**Exercise aim**
In the records that follow, the lines from the one containing "obj.matrix_world = Matrix.Identity(4)" to the one containing "return Vector(low) /", inclusive, are to be given again exactly.

**Supplied records**
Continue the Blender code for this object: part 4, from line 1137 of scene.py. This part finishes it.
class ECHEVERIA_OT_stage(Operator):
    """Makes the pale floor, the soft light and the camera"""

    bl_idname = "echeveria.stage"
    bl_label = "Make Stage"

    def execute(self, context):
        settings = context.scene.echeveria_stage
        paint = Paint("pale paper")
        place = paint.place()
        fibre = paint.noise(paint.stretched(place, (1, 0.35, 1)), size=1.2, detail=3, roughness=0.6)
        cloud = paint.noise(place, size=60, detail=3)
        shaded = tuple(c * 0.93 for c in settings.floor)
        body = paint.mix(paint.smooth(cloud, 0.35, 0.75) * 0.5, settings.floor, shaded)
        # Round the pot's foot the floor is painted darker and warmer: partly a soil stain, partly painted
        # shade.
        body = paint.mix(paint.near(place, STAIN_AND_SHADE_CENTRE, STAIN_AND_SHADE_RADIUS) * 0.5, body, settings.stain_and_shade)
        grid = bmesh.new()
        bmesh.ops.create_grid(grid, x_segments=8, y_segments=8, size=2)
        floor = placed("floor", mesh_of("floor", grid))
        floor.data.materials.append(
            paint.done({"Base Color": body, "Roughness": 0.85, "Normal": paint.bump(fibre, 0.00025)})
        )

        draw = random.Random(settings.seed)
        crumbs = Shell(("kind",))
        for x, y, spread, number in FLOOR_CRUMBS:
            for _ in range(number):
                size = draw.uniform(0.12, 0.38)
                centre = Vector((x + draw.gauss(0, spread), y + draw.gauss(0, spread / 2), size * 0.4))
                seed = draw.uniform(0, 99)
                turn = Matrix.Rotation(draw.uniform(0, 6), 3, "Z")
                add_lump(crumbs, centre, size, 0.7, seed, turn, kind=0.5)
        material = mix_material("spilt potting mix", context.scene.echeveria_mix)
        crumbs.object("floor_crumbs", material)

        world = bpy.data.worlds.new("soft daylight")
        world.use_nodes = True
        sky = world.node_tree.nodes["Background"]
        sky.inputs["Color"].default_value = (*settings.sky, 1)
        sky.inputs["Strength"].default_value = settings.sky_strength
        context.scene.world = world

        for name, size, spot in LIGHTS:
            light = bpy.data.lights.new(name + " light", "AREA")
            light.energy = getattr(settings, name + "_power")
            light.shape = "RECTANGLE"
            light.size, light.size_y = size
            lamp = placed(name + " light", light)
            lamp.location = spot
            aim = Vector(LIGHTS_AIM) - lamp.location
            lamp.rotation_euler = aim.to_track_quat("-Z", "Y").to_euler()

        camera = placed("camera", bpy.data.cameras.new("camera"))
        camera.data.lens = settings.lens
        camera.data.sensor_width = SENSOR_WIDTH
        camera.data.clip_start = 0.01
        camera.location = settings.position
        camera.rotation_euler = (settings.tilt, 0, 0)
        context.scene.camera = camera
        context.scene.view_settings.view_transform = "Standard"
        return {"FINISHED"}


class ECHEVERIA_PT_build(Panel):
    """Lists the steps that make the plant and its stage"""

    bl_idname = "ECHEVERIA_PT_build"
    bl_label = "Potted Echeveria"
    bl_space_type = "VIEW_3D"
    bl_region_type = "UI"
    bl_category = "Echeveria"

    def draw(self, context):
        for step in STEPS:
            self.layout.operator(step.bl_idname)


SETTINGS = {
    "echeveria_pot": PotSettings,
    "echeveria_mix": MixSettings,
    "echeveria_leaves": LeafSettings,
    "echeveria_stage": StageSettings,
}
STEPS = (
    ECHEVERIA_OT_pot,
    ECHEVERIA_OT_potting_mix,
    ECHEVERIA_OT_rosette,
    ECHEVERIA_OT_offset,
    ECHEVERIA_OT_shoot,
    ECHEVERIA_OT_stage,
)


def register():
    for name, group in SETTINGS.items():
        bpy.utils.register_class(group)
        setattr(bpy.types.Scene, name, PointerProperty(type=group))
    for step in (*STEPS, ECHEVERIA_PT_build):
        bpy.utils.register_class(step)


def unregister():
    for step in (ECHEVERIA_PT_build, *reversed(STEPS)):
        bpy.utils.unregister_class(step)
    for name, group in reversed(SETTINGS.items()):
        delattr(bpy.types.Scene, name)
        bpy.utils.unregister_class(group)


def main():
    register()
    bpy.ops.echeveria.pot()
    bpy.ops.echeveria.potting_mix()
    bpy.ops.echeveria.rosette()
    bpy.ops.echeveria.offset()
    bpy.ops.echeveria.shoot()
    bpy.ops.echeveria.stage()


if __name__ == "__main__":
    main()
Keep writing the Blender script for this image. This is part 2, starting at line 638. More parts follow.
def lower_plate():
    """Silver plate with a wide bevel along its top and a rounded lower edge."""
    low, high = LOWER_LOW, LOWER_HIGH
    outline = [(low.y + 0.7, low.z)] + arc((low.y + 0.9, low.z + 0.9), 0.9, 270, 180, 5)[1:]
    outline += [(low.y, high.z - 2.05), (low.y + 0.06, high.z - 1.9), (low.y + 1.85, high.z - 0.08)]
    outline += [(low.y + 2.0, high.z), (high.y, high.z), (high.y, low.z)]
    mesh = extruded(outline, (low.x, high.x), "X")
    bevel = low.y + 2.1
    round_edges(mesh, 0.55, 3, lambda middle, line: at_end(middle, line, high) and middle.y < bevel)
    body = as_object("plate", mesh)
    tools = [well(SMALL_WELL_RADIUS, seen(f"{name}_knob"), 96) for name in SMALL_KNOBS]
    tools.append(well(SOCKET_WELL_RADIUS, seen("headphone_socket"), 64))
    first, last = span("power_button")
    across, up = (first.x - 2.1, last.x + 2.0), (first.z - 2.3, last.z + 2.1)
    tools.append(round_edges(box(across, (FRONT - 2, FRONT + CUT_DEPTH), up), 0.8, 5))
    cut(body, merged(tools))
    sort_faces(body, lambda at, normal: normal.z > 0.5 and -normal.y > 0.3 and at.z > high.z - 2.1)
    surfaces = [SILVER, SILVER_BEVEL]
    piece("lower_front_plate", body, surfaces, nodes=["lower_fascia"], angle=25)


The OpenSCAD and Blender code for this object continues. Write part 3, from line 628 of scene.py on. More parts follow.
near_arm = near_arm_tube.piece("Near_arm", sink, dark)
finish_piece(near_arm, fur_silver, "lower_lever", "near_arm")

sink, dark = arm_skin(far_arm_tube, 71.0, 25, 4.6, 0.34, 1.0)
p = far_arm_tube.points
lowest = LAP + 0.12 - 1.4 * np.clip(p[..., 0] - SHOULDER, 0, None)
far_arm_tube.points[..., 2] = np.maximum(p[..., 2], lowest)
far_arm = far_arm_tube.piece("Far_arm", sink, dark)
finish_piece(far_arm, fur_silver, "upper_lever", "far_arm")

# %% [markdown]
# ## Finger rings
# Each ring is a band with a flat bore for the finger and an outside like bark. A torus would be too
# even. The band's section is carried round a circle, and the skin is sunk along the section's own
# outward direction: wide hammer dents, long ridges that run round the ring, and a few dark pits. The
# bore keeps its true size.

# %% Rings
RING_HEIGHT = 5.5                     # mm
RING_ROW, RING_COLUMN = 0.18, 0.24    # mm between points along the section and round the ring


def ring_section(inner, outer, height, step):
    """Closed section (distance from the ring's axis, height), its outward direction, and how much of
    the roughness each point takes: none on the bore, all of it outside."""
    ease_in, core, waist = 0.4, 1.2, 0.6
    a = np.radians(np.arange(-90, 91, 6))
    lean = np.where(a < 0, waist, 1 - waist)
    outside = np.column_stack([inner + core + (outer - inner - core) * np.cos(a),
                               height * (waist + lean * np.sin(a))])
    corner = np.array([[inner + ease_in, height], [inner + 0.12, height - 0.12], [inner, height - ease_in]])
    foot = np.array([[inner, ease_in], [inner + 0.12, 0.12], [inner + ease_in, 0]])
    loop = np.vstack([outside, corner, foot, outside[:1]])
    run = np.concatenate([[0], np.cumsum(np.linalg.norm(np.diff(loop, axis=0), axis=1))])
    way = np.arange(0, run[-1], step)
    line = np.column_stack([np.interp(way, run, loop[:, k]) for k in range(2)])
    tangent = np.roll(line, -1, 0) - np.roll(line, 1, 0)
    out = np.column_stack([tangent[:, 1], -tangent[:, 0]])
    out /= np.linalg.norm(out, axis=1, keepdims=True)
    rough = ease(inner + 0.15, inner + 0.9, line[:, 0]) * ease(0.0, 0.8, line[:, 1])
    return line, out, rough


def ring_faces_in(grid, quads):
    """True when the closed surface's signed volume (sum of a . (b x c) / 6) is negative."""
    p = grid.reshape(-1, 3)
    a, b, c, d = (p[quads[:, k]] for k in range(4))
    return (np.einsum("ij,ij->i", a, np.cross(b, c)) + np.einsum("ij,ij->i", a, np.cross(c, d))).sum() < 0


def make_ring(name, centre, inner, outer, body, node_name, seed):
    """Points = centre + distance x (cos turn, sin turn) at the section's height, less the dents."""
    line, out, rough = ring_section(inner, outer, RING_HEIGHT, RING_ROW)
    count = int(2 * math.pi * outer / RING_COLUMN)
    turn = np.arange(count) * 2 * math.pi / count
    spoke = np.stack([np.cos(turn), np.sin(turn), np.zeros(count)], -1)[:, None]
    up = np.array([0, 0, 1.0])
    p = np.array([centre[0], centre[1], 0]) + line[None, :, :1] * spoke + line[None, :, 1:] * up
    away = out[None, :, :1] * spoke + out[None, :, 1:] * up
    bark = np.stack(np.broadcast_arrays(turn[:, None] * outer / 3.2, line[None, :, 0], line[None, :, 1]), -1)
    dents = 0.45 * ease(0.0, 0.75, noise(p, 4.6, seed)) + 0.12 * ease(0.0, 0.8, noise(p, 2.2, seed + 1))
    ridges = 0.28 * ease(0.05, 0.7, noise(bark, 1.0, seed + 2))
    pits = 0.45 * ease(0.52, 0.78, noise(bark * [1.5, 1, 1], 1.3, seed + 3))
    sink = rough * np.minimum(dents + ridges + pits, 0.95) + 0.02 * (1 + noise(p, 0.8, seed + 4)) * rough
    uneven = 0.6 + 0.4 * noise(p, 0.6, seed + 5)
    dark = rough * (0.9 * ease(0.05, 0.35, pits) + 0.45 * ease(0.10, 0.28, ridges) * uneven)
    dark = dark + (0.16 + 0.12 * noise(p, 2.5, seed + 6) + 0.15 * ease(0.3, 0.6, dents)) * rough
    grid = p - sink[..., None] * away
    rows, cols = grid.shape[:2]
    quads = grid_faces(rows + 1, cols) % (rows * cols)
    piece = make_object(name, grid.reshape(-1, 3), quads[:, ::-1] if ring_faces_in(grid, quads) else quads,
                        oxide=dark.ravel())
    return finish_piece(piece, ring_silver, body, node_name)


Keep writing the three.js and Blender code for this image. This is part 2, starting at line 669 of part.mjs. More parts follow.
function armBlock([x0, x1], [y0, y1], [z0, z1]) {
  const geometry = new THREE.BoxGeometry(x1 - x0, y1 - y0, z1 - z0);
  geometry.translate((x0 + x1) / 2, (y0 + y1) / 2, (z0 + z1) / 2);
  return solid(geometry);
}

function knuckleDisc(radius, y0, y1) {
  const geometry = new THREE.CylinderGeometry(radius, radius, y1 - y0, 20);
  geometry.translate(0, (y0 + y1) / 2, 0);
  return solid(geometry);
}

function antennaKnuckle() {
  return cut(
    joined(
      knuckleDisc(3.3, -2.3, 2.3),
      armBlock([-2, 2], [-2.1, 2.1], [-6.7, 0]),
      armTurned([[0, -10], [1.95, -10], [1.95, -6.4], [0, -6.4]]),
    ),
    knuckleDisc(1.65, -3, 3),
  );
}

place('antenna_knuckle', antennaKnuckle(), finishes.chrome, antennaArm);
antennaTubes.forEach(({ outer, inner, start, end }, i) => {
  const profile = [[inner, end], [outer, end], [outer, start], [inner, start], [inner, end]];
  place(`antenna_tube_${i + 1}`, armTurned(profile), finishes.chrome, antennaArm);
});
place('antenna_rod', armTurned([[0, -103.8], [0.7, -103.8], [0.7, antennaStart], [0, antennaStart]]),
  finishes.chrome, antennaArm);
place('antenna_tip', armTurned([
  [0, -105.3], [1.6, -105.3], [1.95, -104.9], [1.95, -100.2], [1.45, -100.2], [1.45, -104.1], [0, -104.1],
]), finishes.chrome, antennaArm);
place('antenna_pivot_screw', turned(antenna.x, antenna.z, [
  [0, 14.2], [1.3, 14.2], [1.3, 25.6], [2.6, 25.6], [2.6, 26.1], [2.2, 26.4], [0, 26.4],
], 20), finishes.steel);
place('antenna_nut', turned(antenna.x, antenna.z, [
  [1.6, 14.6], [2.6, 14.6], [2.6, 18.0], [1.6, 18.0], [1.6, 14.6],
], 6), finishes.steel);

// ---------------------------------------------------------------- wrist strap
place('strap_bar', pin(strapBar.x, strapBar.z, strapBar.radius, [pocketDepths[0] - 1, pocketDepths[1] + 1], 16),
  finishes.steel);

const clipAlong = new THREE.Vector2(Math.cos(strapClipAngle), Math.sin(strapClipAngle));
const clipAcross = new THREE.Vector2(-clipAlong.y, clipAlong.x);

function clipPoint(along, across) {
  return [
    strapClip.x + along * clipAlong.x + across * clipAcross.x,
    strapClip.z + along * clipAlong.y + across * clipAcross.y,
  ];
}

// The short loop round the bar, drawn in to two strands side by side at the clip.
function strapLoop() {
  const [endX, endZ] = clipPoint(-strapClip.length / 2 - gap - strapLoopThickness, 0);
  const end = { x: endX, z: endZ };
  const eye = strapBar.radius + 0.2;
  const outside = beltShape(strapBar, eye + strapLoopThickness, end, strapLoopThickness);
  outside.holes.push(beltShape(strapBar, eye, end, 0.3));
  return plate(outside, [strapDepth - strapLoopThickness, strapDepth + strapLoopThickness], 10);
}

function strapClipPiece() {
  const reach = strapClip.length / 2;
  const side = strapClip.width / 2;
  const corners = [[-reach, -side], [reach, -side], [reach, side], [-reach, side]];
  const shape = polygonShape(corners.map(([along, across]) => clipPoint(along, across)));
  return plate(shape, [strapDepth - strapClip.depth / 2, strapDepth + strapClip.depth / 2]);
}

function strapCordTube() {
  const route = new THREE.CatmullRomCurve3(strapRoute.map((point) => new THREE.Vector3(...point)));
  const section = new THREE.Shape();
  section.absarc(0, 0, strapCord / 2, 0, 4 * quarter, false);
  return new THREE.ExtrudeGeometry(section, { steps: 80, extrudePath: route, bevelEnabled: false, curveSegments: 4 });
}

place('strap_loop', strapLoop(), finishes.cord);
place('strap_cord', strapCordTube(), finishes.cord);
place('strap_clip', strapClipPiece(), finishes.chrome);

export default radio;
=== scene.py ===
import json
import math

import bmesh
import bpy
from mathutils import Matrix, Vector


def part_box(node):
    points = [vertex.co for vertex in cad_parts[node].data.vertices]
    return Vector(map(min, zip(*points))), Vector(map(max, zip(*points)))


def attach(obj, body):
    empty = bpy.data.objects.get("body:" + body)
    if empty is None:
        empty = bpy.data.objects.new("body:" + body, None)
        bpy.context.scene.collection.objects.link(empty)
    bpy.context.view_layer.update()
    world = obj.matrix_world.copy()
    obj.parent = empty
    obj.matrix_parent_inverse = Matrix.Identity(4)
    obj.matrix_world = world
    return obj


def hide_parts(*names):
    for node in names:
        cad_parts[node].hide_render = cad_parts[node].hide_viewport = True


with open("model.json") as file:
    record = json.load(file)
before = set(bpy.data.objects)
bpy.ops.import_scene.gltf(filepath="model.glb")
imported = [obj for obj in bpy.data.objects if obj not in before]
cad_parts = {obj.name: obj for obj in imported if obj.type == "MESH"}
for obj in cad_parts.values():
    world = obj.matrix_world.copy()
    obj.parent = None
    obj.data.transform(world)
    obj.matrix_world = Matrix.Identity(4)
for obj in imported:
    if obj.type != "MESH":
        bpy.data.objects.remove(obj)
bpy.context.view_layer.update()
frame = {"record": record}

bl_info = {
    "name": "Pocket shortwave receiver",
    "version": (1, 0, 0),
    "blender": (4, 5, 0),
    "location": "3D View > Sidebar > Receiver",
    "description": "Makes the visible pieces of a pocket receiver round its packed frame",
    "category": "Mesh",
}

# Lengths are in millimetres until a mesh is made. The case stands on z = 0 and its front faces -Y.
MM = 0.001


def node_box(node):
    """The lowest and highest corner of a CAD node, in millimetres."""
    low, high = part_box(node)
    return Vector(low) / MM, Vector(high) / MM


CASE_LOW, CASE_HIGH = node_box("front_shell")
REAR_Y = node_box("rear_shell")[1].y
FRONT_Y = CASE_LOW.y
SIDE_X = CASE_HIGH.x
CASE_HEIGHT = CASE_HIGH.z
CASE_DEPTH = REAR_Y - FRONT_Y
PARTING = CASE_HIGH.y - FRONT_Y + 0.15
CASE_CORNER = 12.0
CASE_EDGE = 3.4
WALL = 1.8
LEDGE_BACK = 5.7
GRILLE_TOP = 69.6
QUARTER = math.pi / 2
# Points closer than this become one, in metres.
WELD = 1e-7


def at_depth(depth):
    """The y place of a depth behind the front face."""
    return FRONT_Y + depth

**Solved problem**
    obj.matrix_world = Matrix.Identity(4)
for obj in imported:
    if obj.type != "MESH":
        bpy.data.objects.remove(obj)
bpy.context.view_layer.update()
frame = {"record": record}

bl_info = {
    "name": "Pocket shortwave receiver",
    "version": (1, 0, 0),
    "blender": (4, 5, 0),
    "location": "3D View > Sidebar > Receiver",
    "description": "Makes the visible pieces of a pocket receiver round its packed frame",
    "category": "Mesh",
}

# Lengths are in millimetres until a mesh is made. The case stands on z = 0 and its front faces -Y.
MM = 0.001


def node_box(node):
    """The lowest and highest corner of a CAD node, in millimetres."""
    low, high = part_box(node)
    return Vector(low) / MM, Vector(high) / MM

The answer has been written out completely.